L’équivalent de 4 Tours de France
Et bien qu’il soit maintenant rentré chez lui, le grimpeur devenu cycliste après un premier périple jusqu’au cap Nord , ne sait toujours pas si c’est son courage ou son insouciance qui l’a poussé à vouloir se rendre au pied de l’Ama Dablam à bicyclette. Une chose est sûre, cette esthétique montagne culminant à 6 812 m le faisait rêver. « Ce sommet est un bijou qui se méritait trop à mes yeux pour être approché via un vol long-courrier », confie l’aventurier engagé ayant préféré parcourir l’équivalent de quatre Tours de France pour enfin apercevoir ce sublime pic de ses yeux.

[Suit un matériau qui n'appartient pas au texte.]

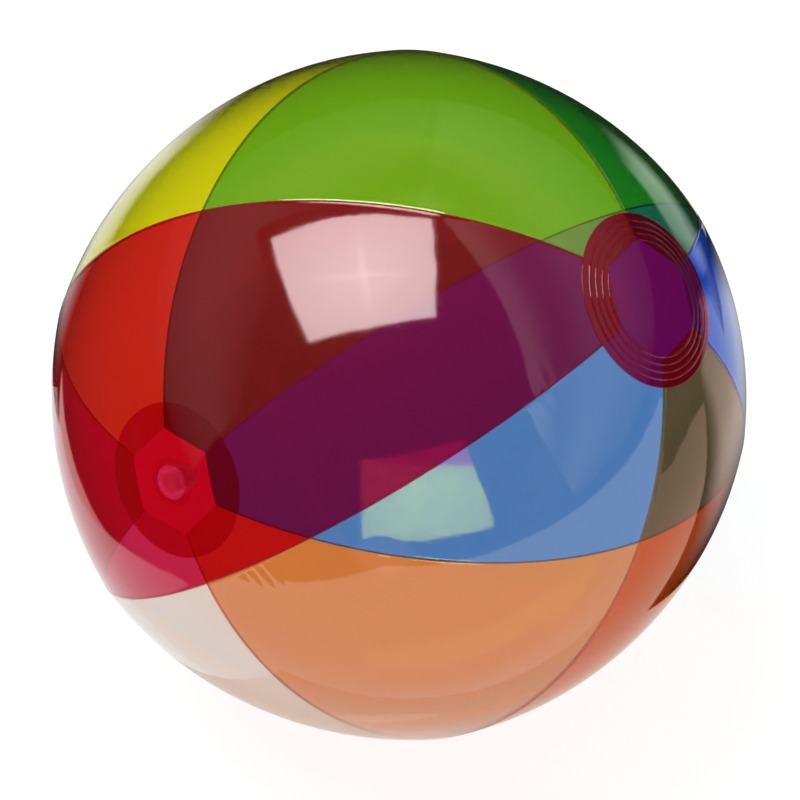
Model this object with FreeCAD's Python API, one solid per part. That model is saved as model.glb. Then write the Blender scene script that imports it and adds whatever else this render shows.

Une démarche éthique allant à l’opposé des expéditions commerciales pullulant au pays de l’oxygène rare. Mais au-delà du geste écolo, Jean Rouaux voulait se lancer dans une expérience solitaire unique. Et il a été servi ! En Italie, la chaleur de l’été lui apprend qu’il peut boire 10 litres d’eau par jour et toujours avoir soif. En Bulgarie, il esquive les poids lourds qui slaloment sur des routes pleines de nids-de-poule. En Asie centrale ses nerfs sont mis à rude épreuve par dix jours de vent de face. Témoin d’une extrême pauvreté au Tadjikistan, il se résigne à laisser les barres énergétiques qui lui restent à des jeunes plus affamés que lui. Il se heurte aussi parfois à des contrôles douaniers très scrupuleux, notamment en Chine où l’on ne comprend pas trop les intentions de ce jeune homme que des Pakistanais, n’ayant jamais vu d’étranger de leur vie, ont pris quelques jours plus tôt pour un Afghan…

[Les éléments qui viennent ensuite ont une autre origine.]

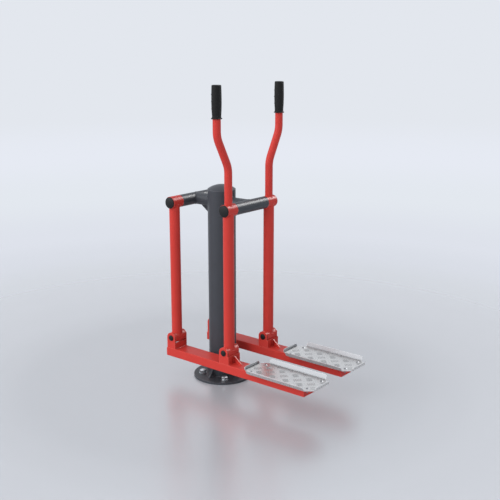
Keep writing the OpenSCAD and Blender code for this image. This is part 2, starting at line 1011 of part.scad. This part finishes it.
base_plate();
base_gussets();
anchor_washers();
anchor_cap_nuts();
post_tube();
post_cap();
front_arm();
rear_arm();
arm_gussets();
front_crossbar();
rear_crossbar();
crossbar_plugs();
hub_axles();
axle_end_bolts();
left_front_hub();
left_rear_hub();
right_front_hub();
right_rear_hub();
left_front_hub_bearings();
left_rear_hub_bearings();
right_front_hub_bearings();
right_rear_hub_bearings();
left_front_hub_cap();
left_rear_hub_cap();
right_front_hub_cap();
right_rear_hub_cap();
left_front_link_tube();
left_rear_link_tube();
right_front_link_tube();
right_rear_link_tube();
left_front_eye();
left_rear_eye();
right_front_eye();
right_rear_eye();
left_front_eye_bushes();
left_rear_eye_bushes();
right_front_eye_bushes();
right_rear_eye_bushes();
left_handle();
right_handle();
left_grip();
right_grip();
left_beam_tube();
right_beam_tube();
left_front_clevis();
right_front_clevis();
left_rear_clevis();
right_rear_clevis();
left_pivot_pins();
right_pivot_pins();
left_pin_screws();
right_pin_screws();
left_pin_caps();
right_pin_caps();
left_foot_plate();
right_foot_plate();
left_plate_carriers();
right_plate_carriers();
left_plate_screws();
right_plate_screws();
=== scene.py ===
# Outdoor air walker: finishes, weld seams, tread pattern, studio and camera.
# Metres, in the frame's axes. The front, where the foot plates are, is -Y.
import json
import math
import random

import bmesh
import bpy
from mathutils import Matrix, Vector


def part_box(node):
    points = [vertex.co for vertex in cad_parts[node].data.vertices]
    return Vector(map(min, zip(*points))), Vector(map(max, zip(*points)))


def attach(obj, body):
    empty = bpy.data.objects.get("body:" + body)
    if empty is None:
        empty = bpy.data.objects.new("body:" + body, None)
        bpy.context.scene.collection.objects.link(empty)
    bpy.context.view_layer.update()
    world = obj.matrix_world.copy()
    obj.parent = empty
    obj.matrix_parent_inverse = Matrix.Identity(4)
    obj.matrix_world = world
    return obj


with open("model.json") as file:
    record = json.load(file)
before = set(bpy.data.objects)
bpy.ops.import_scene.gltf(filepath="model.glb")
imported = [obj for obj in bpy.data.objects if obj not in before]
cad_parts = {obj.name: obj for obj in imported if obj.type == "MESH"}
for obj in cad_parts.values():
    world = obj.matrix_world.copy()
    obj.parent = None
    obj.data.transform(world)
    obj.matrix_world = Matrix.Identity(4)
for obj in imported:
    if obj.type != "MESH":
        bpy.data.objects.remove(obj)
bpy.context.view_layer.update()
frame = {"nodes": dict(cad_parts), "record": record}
nodes = frame["nodes"]
scene = bpy.context.scene
scene.view_settings.view_transform = "Standard"
random.seed(7)


def rgb(r, g, b):
    """Display colour, 0 to 255, as linear values."""
    def lin(v):
        v /= 255
        return v / 12.92 if v <= 0.04045 else ((v + 0.055) / 1.055) ** 2.4
    return (lin(r), lin(g), lin(b), 1)


# ---- materials ------------------------------------------------------------------------------
PATCH_EDGES = (0.3, 0.7)     # noise values at which a patch of colour is darkest and lightest
FINE = 9                     # how much finer the variation in roughness is than that in colour
UPWARD = (0.02, 0.08)        # upward part of the normal over which a face starts to take the painted slope shade
EDGE_TURN = (0.80, 0.985)    # agreement of true and rounded normals, at a painted edge highlight and off it
SHADER_SAMPLES = 6


class Tree:
    """Short hand for building a node tree."""

    def __init__(self, tree):
        self.tree = tree
        tree.nodes.clear()

    def node(self, kind, **values):
        n = self.tree.nodes.new(kind)
        for key, value in values.items():
            if key in n.inputs:
                n.inputs[key].default_value = value
            else:
                setattr(n, key, value)
        return n

    def link(self, a, out, b, into):
        self.tree.links.new(a.outputs[out], b.inputs[into])

    def noise(self, coords, scale, detail=2.0, rough=0.5):
        n = self.node("ShaderNodeTexNoise", Scale=scale, Detail=detail, Roughness=rough)
        self.link(coords, 0, n, "Vector")
        return n

    def remap(self, source, out, low, high, a=0.35, b=0.65):
        """Noise value between a and b becomes low to high."""
        n = self.node("ShaderNodeMapRange", **{"From Min": a, "From Max": b,
                                               "To Min": low, "To Max": high})
        self.link(source, out, n, "Value")
        return n


def blend_to(t, factor, out, base, colour):
    """Mixes the base colour towards another one where the factor is 1."""
    mix = t.node("ShaderNodeMix", data_type="RGBA")
    t.link(factor, out, mix, 0)
    t.tree.links.new(base, mix.inputs[6])
    mix.inputs[7].default_value = colour
    return mix.outputs[2]


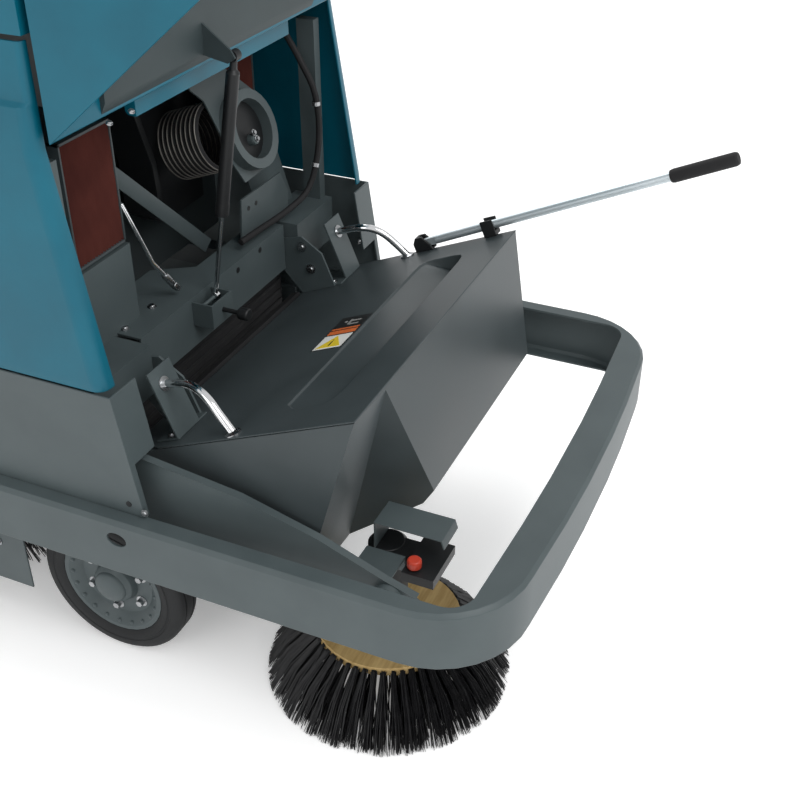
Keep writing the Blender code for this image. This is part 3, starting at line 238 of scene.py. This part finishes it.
def bolt(bm, point, normal, radius=0.008, height=0.005, washer=1.45):
    """Add a washer and a hexagon head with a chamfer."""
    place = facing(point, normal)
    turned(bm, [(0, -0.001), (radius * washer, -0.001), (radius * washer, 0.0012), (0, 0.0012)], 20, place)
    turned(bm, [(radius, 0.0010), (radius, height * 0.8), (radius * 0.86, height), (0, height)], 6, place)


def tube(bm, points, radius, sides=14):
    """Add a round bar through a line of points."""
    points = [Vector(p) for p in points]
    tangent = (points[1] - points[0]).normalized()
    side = tangent.orthogonal().normalized()
    rings = []
    for i, point in enumerate(points):
        tangent = (points[min(i + 1, len(points) - 1)] - points[max(i - 1, 0)]).normalized()
        side = (side - tangent * side.dot(tangent)).normalized()
        up = side.cross(tangent)
        rings.append([bm.verts.new(point + radius * (side * math.cos(math.tau * s / sides)
                                                      + up * math.sin(math.tau * s / sides)))
                      for s in range(sides)])
    for a, b in zip(rings, rings[1:]):
        for s in range(sides):
            bm.faces.new((a[s], a[(s + 1) % sides], b[(s + 1) % sides], b[s]))
    bm.faces.new(rings[0][::-1])
    bm.faces.new(rings[-1])


def curve_through(points, steps=6):
    """Catmull-Rom points through given ones."""
    points = [Vector(p) for p in points]
    ends = [2 * points[0] - points[1]] + points + [2 * points[-1] - points[-2]]
    line = []
    for p0, p1, p2, p3 in zip(ends, ends[1:], ends[2:], ends[3:]):
        for i in range(steps):
            t = i / steps
            line.append(0.5 * (2 * p1 + (p2 - p0) * t + (2 * p0 - 5 * p1 + 4 * p2 - p3) * t * t
                               + (3 * p1 - p0 - 3 * p2 + p3) * t ** 3))
    return line + [points[-1]]


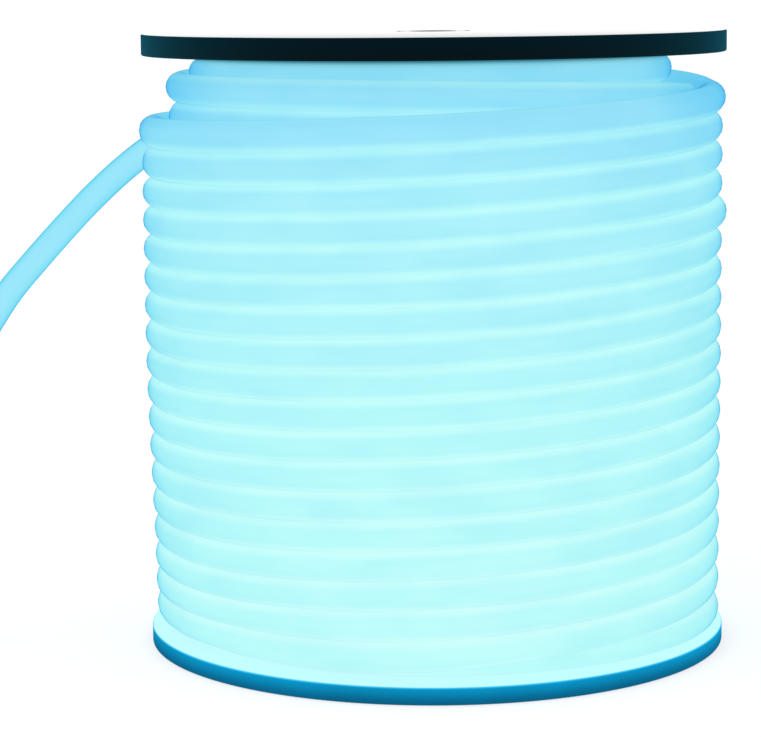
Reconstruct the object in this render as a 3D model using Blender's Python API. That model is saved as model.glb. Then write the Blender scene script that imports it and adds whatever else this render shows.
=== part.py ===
# LED neon flex strip, round section, wound in three layers on a two-flange reel.
# Metres, +Z up, the reel's axis on +Z, its bottom flange's underside at Z = 0.
# The strip's loose outer end leaves the back of the top turn and hangs to the floor.

import math

import bmesh
import bpy
from mathutils import Vector

for old in list(bpy.data.objects):
    bpy.data.objects.remove(old, do_unlink=True)

# Driving dimensions
STRIP_D = 0.016
TURN_SLACK = 0.00026
TURNS = 18
LAYERS = 3
BARREL_R = 0.11974
CORE_WALL = 0.0040
SPINDLE_R = 0.0125
FLANGE_BOTTOM_T = 0.0100
FLANGE_TOP_T = 0.0120
FLANGE_LIP = 0.0007
FLANGE_EDGE = 0.0010
TOP_SPACE = 0.00102
SPIGOT_H = 0.018
SPIGOT_WALL = 0.0040
CAP_WALL = 0.00125
CAP_L = 0.024
CAP_TIP_ROUND = 0.003
GAP = 0.0003
SEGMENTS = 32
FLANGE_SEGMENTS = 48

# Sizes that follow from them: the strip and its layers of turns, then the reel round them
STRIP_R = STRIP_D / 2
CAP_R = STRIP_R + CAP_WALL
TURN_PITCH = STRIP_D + TURN_SLACK
PACKED = STRIP_D + GAP
LAYER_STEP = math.sqrt(PACKED ** 2 - (TURN_PITCH / 2) ** 2)
INNER_TURN_R = BARREL_R + GAP + STRIP_R
SECOND_TURN_R = INNER_TURN_R + LAYER_STEP
TURN_R = INNER_TURN_R + (LAYERS - 1) * LAYER_STEP
FIRST_TURN_Z = FLANGE_BOTTOM_T + GAP + STRIP_R
LAST_TURN_Z = FIRST_TURN_Z + (TURNS - 1) * TURN_PITCH
TAIL_Z = LAST_TURN_Z + PACKED
SECOND_TOP_Z = TAIL_Z + TURN_PITCH / 2 + GAP
INNER_TOP_Z = SECOND_TOP_Z + TURN_PITCH / 2 - 2 * GAP
FLANGE_TOP_Z = INNER_TOP_Z + STRIP_R + TOP_SPACE
REEL_H = FLANGE_TOP_Z + FLANGE_TOP_T
FLANGE_R = TURN_R + STRIP_R + FLANGE_LIP
CORE_BORE_R = BARREL_R - CORE_WALL
SPIGOT_R = CORE_BORE_R - GAP
SPIGOT_INNER_R = SPIGOT_R - SPIGOT_WALL
WINDING_BORE_R = (BARREL_R + GAP) / math.cos(math.pi / SEGMENTS)

collection = bpy.data.collections.new("led_neon_flex_strip")
bpy.context.scene.collection.children.link(collection)


def material(name, color, roughness, glow=None):
    made = bpy.data.materials.new(name)
    made.use_nodes = True
    shader = made.node_tree.nodes["Principled BSDF"]
    shader.inputs["Base Color"].default_value = (*color, 1.0)
    shader.inputs["Roughness"].default_value = roughness
    if glow is not None:
        shader.inputs["Emission Color"].default_value = (*glow, 1.0)
        shader.inputs["Emission Strength"].default_value = 0.9
    return made


def smooth(obj, angle):
    for polygon in obj.data.polygons:
        polygon.use_smooth = True
    edit = bmesh.new()
    edit.from_mesh(obj.data)
    for edge in edit.edges:
        if len(edge.link_faces) == 2 and edge.calc_face_angle() > math.radians(angle):
            edge.smooth = False
    edit.to_mesh(obj.data)
    edit.free()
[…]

Une moyenne de 180 km par jour
Des anecdotes qui font le sel de cette itinérance, résumée quotidiennement par le moniteur d’escalade à travers de courtes vidéos publiées quand il avait accès à Internet, avant de s’effondrer, le plus souvent, dans sa tente. Parfois, le gamin pétillant a aussi noué de belles amitiés avec des gens prêts à lui offrir le gîte ou le couvert.
Avec une moyenne de 180 km par jour, dans des territoires vides de touristes, il eut le temps de se sentir petit face à l’immensité des paysages traversés. Arrivé au Népal, le nomade aux sacoches optimisées est choqué par les énormes valises transportées par des porteurs.
« Alors que j’ai voyagé deux mois, j’ai eu l’impression d’avoir pris trop d’affaires. Je n’imagine même pas ce que les clients de treks peuvent emporter d’inutile avec eux », s’étonne celui que certains ont pris pour un extraterrestre quand ils le croisèrent sur sa selle à près de 4 000 m. Après deux mois passés derrière le guidon, son corps fut en tout cas aussi déboussolé que celui d’un astronaute revenant sur Terre.
« Il n’y a pas eu d’heureux rebondissement »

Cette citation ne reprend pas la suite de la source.